## Do this:
Return only the lines from the top of the material through the line marked by "FLUFF_FIBRES = 9", unaltered.

## Source material:
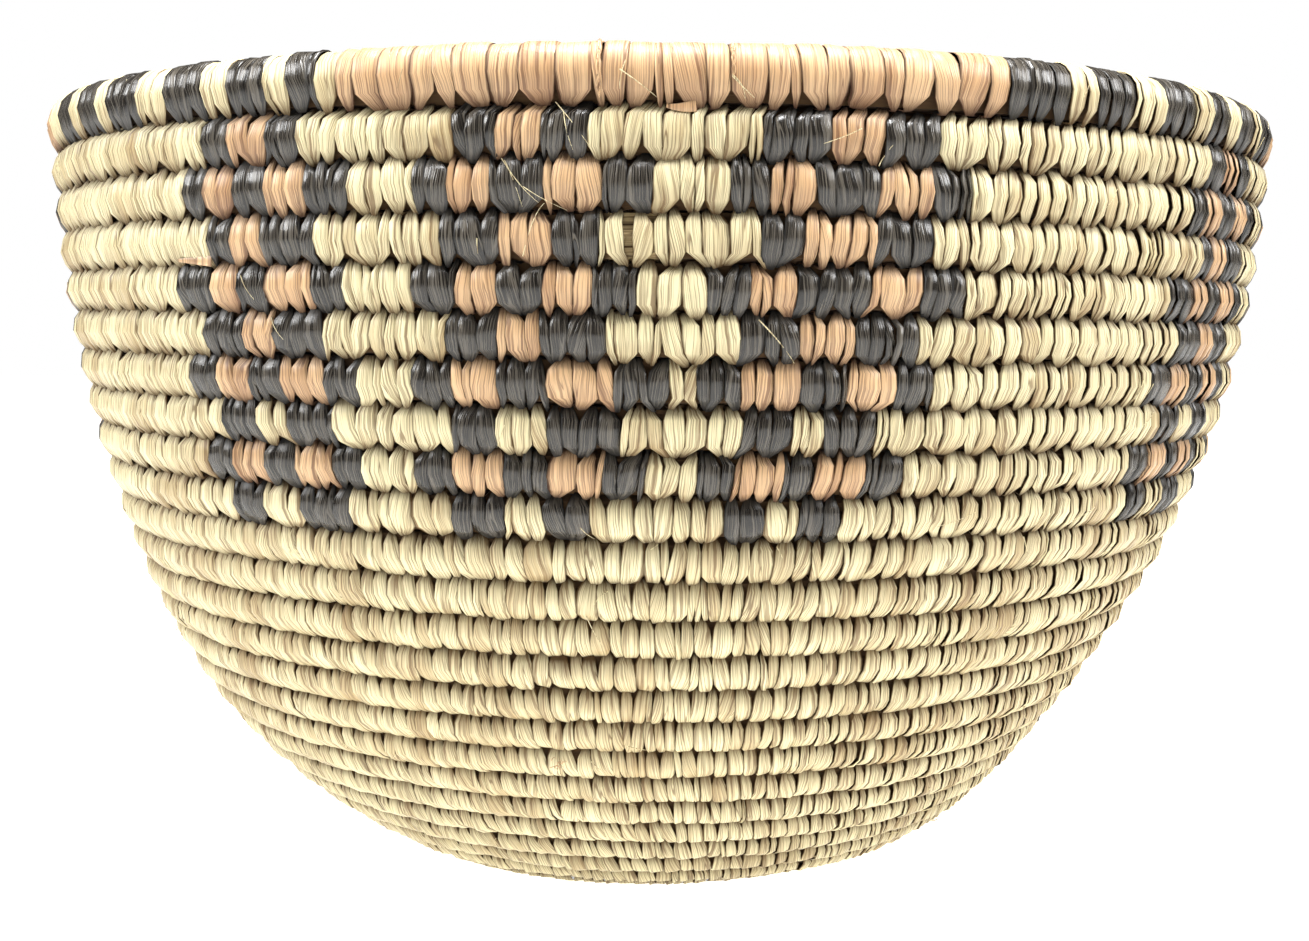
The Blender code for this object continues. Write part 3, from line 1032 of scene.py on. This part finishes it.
# Loose fibres: here and there a thread has split off a strip, the end of a strip wasn't tucked
# in, and two strands twist down over the rim. They are the same leaf, and lie close over the
# strips that hold them. Each is a run of points: degrees right of the front, row and mm up.
FIBRE_RADIUS = 0.00012
FIBRE_LIFT = 0.0006
FIBRE_REACH = 0.0049
FIBRE_LEAST_OUT = 0.0030
TWIST_RADIUS = 0.00036
TWIST_SWING = 0.10
TWISTS = ((-4.2, 5.2, -4.6), (4.7, 4.6, -0.8))
LEAF_END_RADIUS = 0.0001
LEAF_END_HALF_WIDTH = 0.0010
LEAF_END_LIFT = 0.0009
FLUFF_PLACE = (-8.8, 17, 1.6)
FIBRES = (
    ((-7.2, 1, -5.1), (-6.0, 2, 1.3), (-4.8, 2, -2.9)),
    ((-6.6, 2, 2.9), (-6.4, 2, -0.3), (-6.0, 2, -3.3)),
    ((-11.0, 3, 4.3), (-10.2, 3, 1.7), (-9.4, 3, -1.0), (-8.4, 3, -3.1)),
    ((-10.8, 3, 4.0), (-10.0, 3, 0.8), (-9.6, 3, -3.8)),
    ((-9.6, 4, -3.2), (-9.0, 4, 1.2), (-8.8, 4, 4.1), (-8.0, 3, -3.2)),
    ((7.0, 6, 3.6), (8.2, 6, 0.7), (9.2, 6, -2.2), (9.8, 6, -4.4)),
    ((15.2, 3, 3.9), (15.4, 2, -3.8), (15.9, 2, -1.6)),
    ((-0.2, 11, 3.1), (0.4, 11, 4.0)),
    ((-2.8, 1, 0.0), (-1.4, 1, -2.3), (-0.2, 1, -4.6)),
    ((-2.4, 1, 1.5), (-2.8, 1, -1.2), (-2.8, 1, -3.1)),
    ((4.6, 1, -0.6), (5.4, 1, -2.3), (5.6, 1, -4.4)),
    ((4.6, 1, -0.9), (5.6, 1, -3.1), (6.2, 1, -4.2)),
    ((-3.4, 12, 2.9), (-4.2, 12, 2.1), (-4.6, 12, -0.2)),
    ((-5.2, 12, -2.9), (-4.6, 13, 2.5), (-3.6, 13, -0.7)),
    ((10.0, 11, 3.5), (10.8, 11, 1.0), (11.0, 11, -3.9)),
)
LEAF_ENDS = (((0.3, 2, 4.0), (1.2, 2, 3.6), (2.3, 2, 4.1)), ((-40.0, 4, -3.4), (-36.2, 4, -3.7)))
STRAY_FIBRES = 130
FLUFF_FIBRES = 9


def fibre_place(angle, row, up, lift):
    """A place on the strips: degrees right of the front, row counted from the rim, and mm up."""
    turn = RIM_ROW_TURN + 0.5 - row - angle / 360
    reach = FIBRE_REACH * float(along_path(path_thickness, turn)) / STITCH_RING
    out = max(math.sqrt(max(reach**2 - (up / 1000) ** 2, 0.0)), FIBRE_LEAST_OUT) + lift
    return place_round_coil(np.array(turn), np.array(out), np.array(up / 1000))


def draw_fibre(points, radius, half_width=0.0, lift=FIBRE_LIFT, taper=(1.0, 0.4)):
    """A thread, or a flat end of leaf if it has a width, along the points given."""
    deselect_all()
    bpy.ops.curve.primitive_nurbs_path_add()
    thread = bpy.context.object
    places = np.array([fibre_place(*point, lift) for point in points])
    stops = np.linspace(0, len(places) - 1, max(len(places), 5))
    spline = thread.data.splines[0]
    spline.points.add(len(stops) - len(spline.points))
    for knot, stop in zip(spline.points, stops):
        place = [float(np.interp(stop, range(len(places)), places[:, axis])) for axis in range(3)]
        knot.co = (*place, 1.0)
        knot.radius = float(np.interp(stop, (0, len(places) - 1), taper))
    thread.data.resolution_u = 3
    thread.data.bevel_depth = radius
    thread.data.bevel_resolution = 0
    thread.data.extrude = half_width
    thread.data.use_fill_caps = True
    bpy.ops.object.convert(target="MESH")
    return bpy.context.object


def join_fibres(threads, name, material):
    deselect_all()
    for thread in threads:
        thread.select_set(True)
    bpy.context.view_layer.objects.active = threads[0]
    bpy.ops.object.join()
    piece = bpy.context.object
    bpy.ops.object.mode_set(mode="EDIT")
    bpy.ops.mesh.select_all(action="SELECT")
    bpy.ops.mesh.normals_make_consistent(inside=False)
    bpy.ops.object.mode_set(mode="OBJECT")
    data = piece.data
    while data.uv_layers:
        data.uv_layers.remove(data.uv_layers[0])
    count = len(data.vertices)
    corner_vertex = np.zeros(len(data.loops), np.int32)
    data.loops.foreach_get("vertex_index", corner_vertex)
    places = np.zeros(count * 3, np.float32)
    data.vertices.foreach_get("co", places)
    places = places.reshape(-1, 3)[corner_vertex] * 1000
    strip_map = np.stack([places[:, 0] + places[:, 1], places[:, 2]], -1)
    mark_strips(data, np.full(count, 0.1), np.zeros(count), np.zeros(count), strip_map)
    data.shade_smooth()
    data.materials.clear()
    data.materials.append(material)
    settle(piece, name)
    return piece


threads = [draw_fibre(points, FIBRE_RADIUS) for points in FIBRES]
for stray in range(STRAY_FIBRES):
    angle = chance.uniform(-180, 180)
    row = int(chance.integers(1, 23))
    up = chance.uniform(-1.5, 3.5)
    slope = chance.normal(0, 1.6)
    drop = chance.uniform(2.0, 5.0)
    middle, end = (angle + slope * 0.4, row, up - drop * 0.5), (angle + slope, row, up - drop)
    radius = FIBRE_RADIUS * chance.uniform(0.6, 1.0)
    threads.append(draw_fibre(((angle, row, up), middle, end), radius))
join_fibres(threads, "loose_natural_fibres", natural_palm)

threads = [
    draw_fibre(points, LEAF_END_RADIUS, LEAF_END_HALF_WIDTH, LEAF_END_LIFT, (0.3, 1.0))
    for points in LEAF_ENDS
]
for angle, top, bottom in TWISTS:
    for phase in (0.0, math.pi):
        points = [
            (angle + TWIST_SWING * math.sin(phase + 0.8 * step), 1, height)
            for step, height in enumerate(np.linspace(top, bottom, 13))
        ]
        threads.append(draw_fibre(points, TWIST_RADIUS))
fluff_angle, fluff_row, fluff_up = FLUFF_PLACE
for fluff in range(FLUFF_FIBRES):
    angle, up = fluff_angle + chance.normal(0, 0.5), fluff_up + chance.normal(0, 0.8)
    middle = (angle + chance.normal(0, 0.4), fluff_row, up + 0.8)
    points = ((angle, fluff_row, up), middle, (angle + 0.6, fluff_row, up + 0.3))
    threads.append(draw_fibre(points, FIBRE_RADIUS * 0.7, 0.0, FIBRE_LIFT * 2))
join_fibres(threads, "loose_brown_ends", brown_palm)


# Floor, light and camera: a plain white table and wall, soft lights in front, overhead and on
# both sides, and the camera low in front of the bowl. The table is as white as in the photograph,
# and glows near the bowl as a hidden light that throws light up on the bowl's foot.
deselect_all()
bpy.ops.mesh.primitive_plane_add(size=8.0)
floor = bpy.context.object
floor.name = "table_top"
floor_material = bpy.data.materials.new("white_table")
floor_material.use_nodes = True
floor_nodes, floor_links = floor_material.node_tree.nodes, floor_material.node_tree.links
floor_shader = floor_nodes["Principled BSDF"]
floor_shader.inputs["Base Color"].default_value = (0.72, 0.72, 0.71, 1.0)
floor_shader.inputs["Roughness"].default_value = 0.9
floor_shader.inputs["Emission Color"].default_value = (1.0, 0.99, 0.97, 1.0)
floor_place = floor_nodes.new("ShaderNodeTexCoord")
floor_reach = floor_nodes.new("ShaderNodeVectorMath")
floor_reach.operation = "LENGTH"
# The table glows within a short reach of the bowl, a hidden light for the bowl's foot; to the
# camera it glows evenly white all over.
lit_round = floor_nodes.new("ShaderNodeMapRange")
lit_round.interpolation_type = "SMOOTHSTEP"
lit_round.inputs["From Min"].default_value = 0.07
lit_round.inputs["From Max"].default_value = 0.22
lit_round.inputs["To Min"].default_value = 1.0
lit_round.inputs["To Max"].default_value = 0.0
floor_view = floor_nodes.new("ShaderNodeLightPath")
glow = floor_nodes.new("ShaderNodeMath")
glow.operation = "MAXIMUM"
floor_links.new(floor_place.outputs["Object"], floor_reach.inputs[0])
floor_links.new(floor_reach.outputs["Value"], lit_round.inputs["Value"])
floor_links.new(lit_round.outputs["Result"], glow.inputs[0])
floor_links.new(floor_view.outputs["Is Camera Ray"], glow.inputs[1])
floor_links.new(glow.outputs[0], floor_shader.inputs["Emission Strength"])
floor.data.materials.append(floor_material)

world = bpy.data.worlds.new("white_room")
world.use_nodes = True
world_nodes, world_links = world.node_tree.nodes, world.node_tree.links
room_light = world_nodes["Background"]
room_light.inputs["Color"].default_value = (1.0, 1.0, 1.0, 1.0)
room_light.inputs["Strength"].default_value = 0.09
white_wall = world_nodes.new("ShaderNodeBackground")
white_wall.inputs["Color"].default_value = (1.0, 1.0, 1.0, 1.0)
white_wall.inputs["Strength"].default_value = 1.0
world_view = world_nodes.new("ShaderNodeLightPath")
choose = world_nodes.new("ShaderNodeMixShader")
world_links.new(world_view.outputs["Is Camera Ray"], choose.inputs["Fac"])
world_links.new(room_light.outputs[0], choose.inputs[1])
world_links.new(white_wall.outputs[0], choose.inputs[2])
world_links.new(choose.outputs[0], world_nodes["World Output"].inputs["Surface"])
bpy.context.scene.world = world


def add_softbox(name, location, size, energy):
    """A square soft light that faces the middle of the bowl."""
    bpy.ops.object.light_add(type="AREA", location=location)
    light = bpy.context.object
    light.name = name
    light.data.shape = "SQUARE"
    light.data.size = size
    light.data.energy = energy
    to_bowl = (cad_low + cad_high) / 2 - light.location
    light.rotation_euler = to_bowl.to_track_quat("-Z", "Y").to_euler()


add_softbox("front_light", (0.10, -0.50, 1.32), 0.30, 19.0)
add_softbox("overhead_light", (0.0, -0.12, 1.4), 0.6, 24.0)
add_softbox("left_light", (-1.2, -0.20, 0.85), 0.6, 20.0)
add_softbox("right_light", (1.2, -0.20, 0.85), 0.6, 18.0)

bpy.ops.object.camera_add(
    location=(0.0, -0.4497, 0.1295), rotation=(math.radians(85.14), 0, 0)
)
camera = bpy.context.object
camera.name = "photo_camera"
camera.data.lens = 46.56
camera.data.sensor_width = 36.0
camera.data.clip_start = 0.01
bpy.context.scene.camera = camera
bpy.context.scene.view_settings.view_transform = "Standard"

## Written answer:
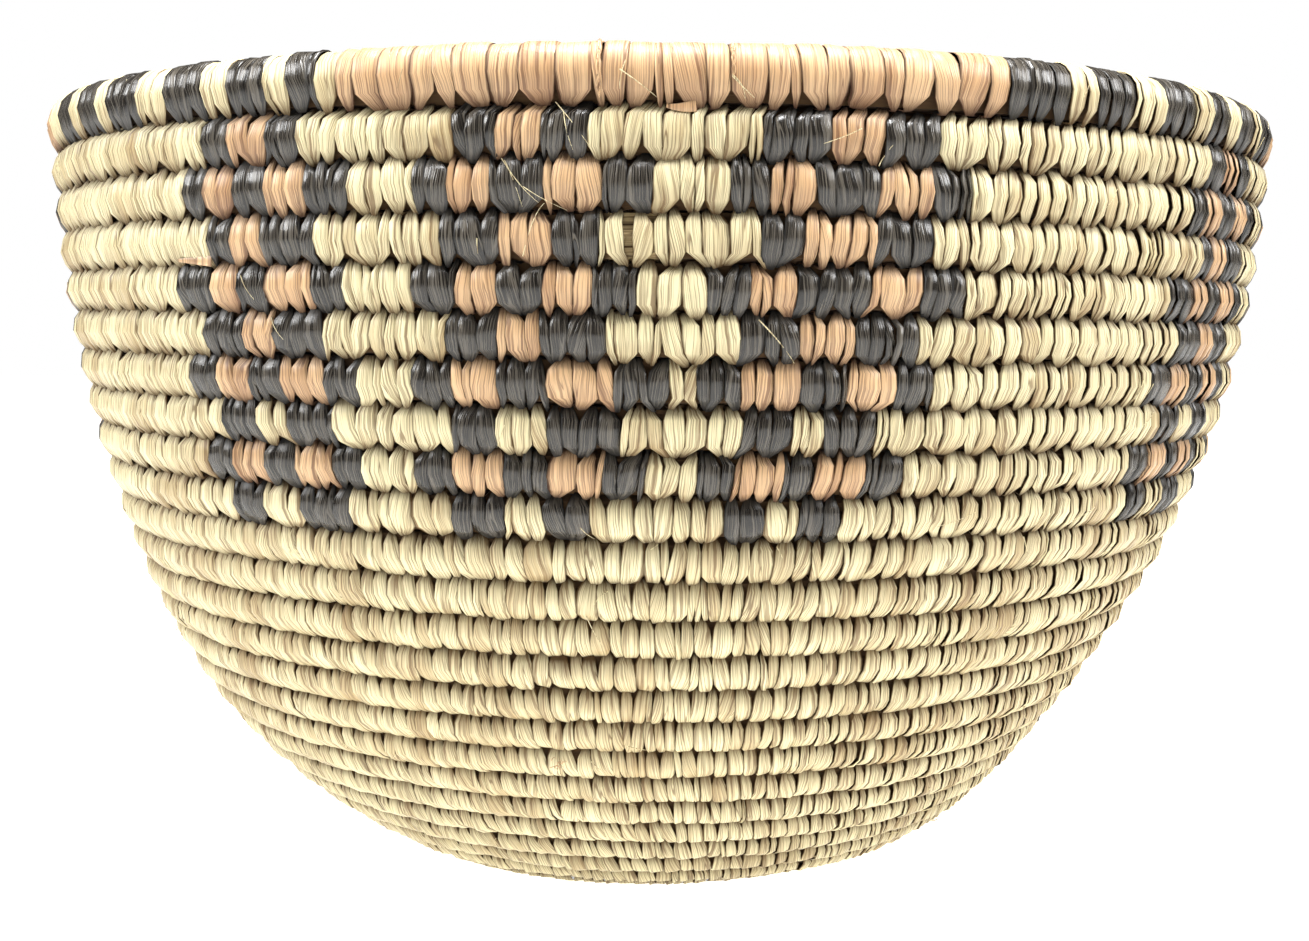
The Blender code for this object continues. Write part 3, from line 1032 of scene.py on. This part finishes it.
# Loose fibres: here and there a thread has split off a strip, the end of a strip wasn't tucked
# in, and two strands twist down over the rim. They are the same leaf, and lie close over the
# strips that hold them. Each is a run of points: degrees right of the front, row and mm up.
FIBRE_RADIUS = 0.00012
FIBRE_LIFT = 0.0006
FIBRE_REACH = 0.0049
FIBRE_LEAST_OUT = 0.0030
TWIST_RADIUS = 0.00036
TWIST_SWING = 0.10
TWISTS = ((-4.2, 5.2, -4.6), (4.7, 4.6, -0.8))
LEAF_END_RADIUS = 0.0001
LEAF_END_HALF_WIDTH = 0.0010
LEAF_END_LIFT = 0.0009
FLUFF_PLACE = (-8.8, 17, 1.6)
FIBRES = (
    ((-7.2, 1, -5.1), (-6.0, 2, 1.3), (-4.8, 2, -2.9)),
    ((-6.6, 2, 2.9), (-6.4, 2, -0.3), (-6.0, 2, -3.3)),
    ((-11.0, 3, 4.3), (-10.2, 3, 1.7), (-9.4, 3, -1.0), (-8.4, 3, -3.1)),
    ((-10.8, 3, 4.0), (-10.0, 3, 0.8), (-9.6, 3, -3.8)),
    ((-9.6, 4, -3.2), (-9.0, 4, 1.2), (-8.8, 4, 4.1), (-8.0, 3, -3.2)),
    ((7.0, 6, 3.6), (8.2, 6, 0.7), (9.2, 6, -2.2), (9.8, 6, -4.4)),
    ((15.2, 3, 3.9), (15.4, 2, -3.8), (15.9, 2, -1.6)),
    ((-0.2, 11, 3.1), (0.4, 11, 4.0)),
    ((-2.8, 1, 0.0), (-1.4, 1, -2.3), (-0.2, 1, -4.6)),
    ((-2.4, 1, 1.5), (-2.8, 1, -1.2), (-2.8, 1, -3.1)),
    ((4.6, 1, -0.6), (5.4, 1, -2.3), (5.6, 1, -4.4)),
    ((4.6, 1, -0.9), (5.6, 1, -3.1), (6.2, 1, -4.2)),
    ((-3.4, 12, 2.9), (-4.2, 12, 2.1), (-4.6, 12, -0.2)),
    ((-5.2, 12, -2.9), (-4.6, 13, 2.5), (-3.6, 13, -0.7)),
    ((10.0, 11, 3.5), (10.8, 11, 1.0), (11.0, 11, -3.9)),
)
LEAF_ENDS = (((0.3, 2, 4.0), (1.2, 2, 3.6), (2.3, 2, 4.1)), ((-40.0, 4, -3.4), (-36.2, 4, -3.7)))
STRAY_FIBRES = 130
FLUFF_FIBRES = 9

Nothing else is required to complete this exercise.